There is an area in Tuscany, covering the municipalities of Pomarance, Castelnuovo Val di Cecina and Monterotondo Marittimo, which is known as the Valle del Diavolo, or the Devil’s Valley. Pools, fumaroles, jets of steam and boiling springs pockmark this territory, which seems to have inspired Dante’s topography of hell in his Divine Comedy.
These haunting, almost lunar landscapes are the idea destination for an outdoors trip. You can follow trekking routes, or visit the main panoramic vantage points and the thermal pools.
We suggest some things to do and see on a car journey from Sasso Pisano to Monterotondo Marittimo, for a day in an unforgettable landscape.
Sasso Pisano is a typical Tuscan hilltown which sits in the municipality of Castelnuovo Val di Cecina. Little by little, as you near the town, the castle – the oldest settlement here – and its circuit of walls hove into view. Geothermic activity is evident even at Sasso Pisano, especially at Larderello, in the form of soffioni (jets of steam from the dry earth), putizze (gas emissions composed mainly of hydrogen sulphate, hence their smell of rotten eggs) and lagoni (depressions in the earth, where the geothermic waters collect unpredicatably).
In the town centre you can visit the Etruscan and Roman Museum, known otherwise as the Antiquarium. This is home to a number of interesting finds from the archaeological area called “Il Bagnone”, including a statue of Minerva, made from lead and tin, coins, a terracotta vase, and rooftiles with a typical Etruscan indentation, and much more.
Leaving the town and walking around the cemetery, you come across an ancient laundry, where water bubbles up into a tub at a temperature of 36°C. But this is only one of the many hot springs across the Sasso Pisano territory. The Biolago, for example, is a bathing complex designed with health and relaxation in mind, to which end it comprises a calidarium and a hydromassage, a tepidarium and a phytodepurated lake at a natural temperature. The Biolago is fed by hot springs from the surrounding area and by cold waters which are heated from a central geothermic source,
The next leg of the journey takes you the Etrusco-Roman bath complex. Around yet more natural springs, you can admire the Etruscan spas that date back to the late Hellenistic period. The remains of a colonnade are still visible, and two bath constructions with pools and a number of vestibules, which probably served to welcome visitors and pilgrims. Some tiles have been found with the Etruscan spural huflunas inscribed on them, which confirms that the baths were a public destination.
Not far from the centre of Monterotondo Marittimo you find one of the most exciting parks in Italy: the Biancane. This white landscape, embedded in the Colline Metallifere Grossetane National Park, is a World Heritage Site and is typified by the geothermic activity that diversifies into the aforementioned soffioni, putizze, vapour columns and fumaroles.

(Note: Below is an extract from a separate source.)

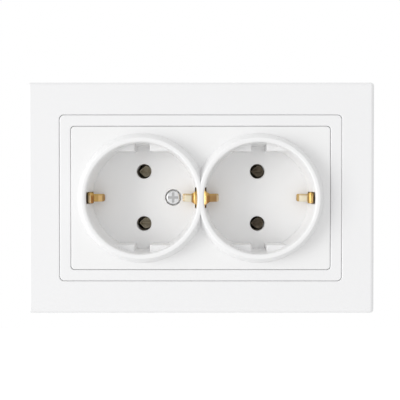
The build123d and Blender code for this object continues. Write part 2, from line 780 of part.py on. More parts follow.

If you decide to venture into the Biancane park, the symbol of Monterotondo Marittimo and of the energy that it derives from the bowels of the earth, you can follow one of many footpaths that cross the area concerned. Between gases, craters and view-giving terraces (on clear days, you can see a wide stretch of the Tyrrhenian coast, from Punta Ala to the Isle of Elba), you will pick out the Lagone Naturale (Natural Lake), with a geyser erupting at its centre. The water here reaches temperatures of up to 150°C.
In the same park you will also encounter the Lagone Cerchiato (encircled lake), so called because in the past – the late medieval period, in fact – the boiling waters were used to bend the branches of the chestnut trees and the hooping of barrels. The Etruscans loved these waters, and maintained that they ameliorated skin diseases, liver and kidney problems. Even today, the boric acid is used in the pharmaceutical industry.
Another point of interest is the MUBIA, the Biancane Geomuseum in Monterotondo Marittimo. Guests can savour the excitement of a virtual tour down into the depths of the earth, in search of the geothermic secrets. A GeoNave, indeed, takes you down to a depth of 7km below the surface and lets you admire the subsoil miracles.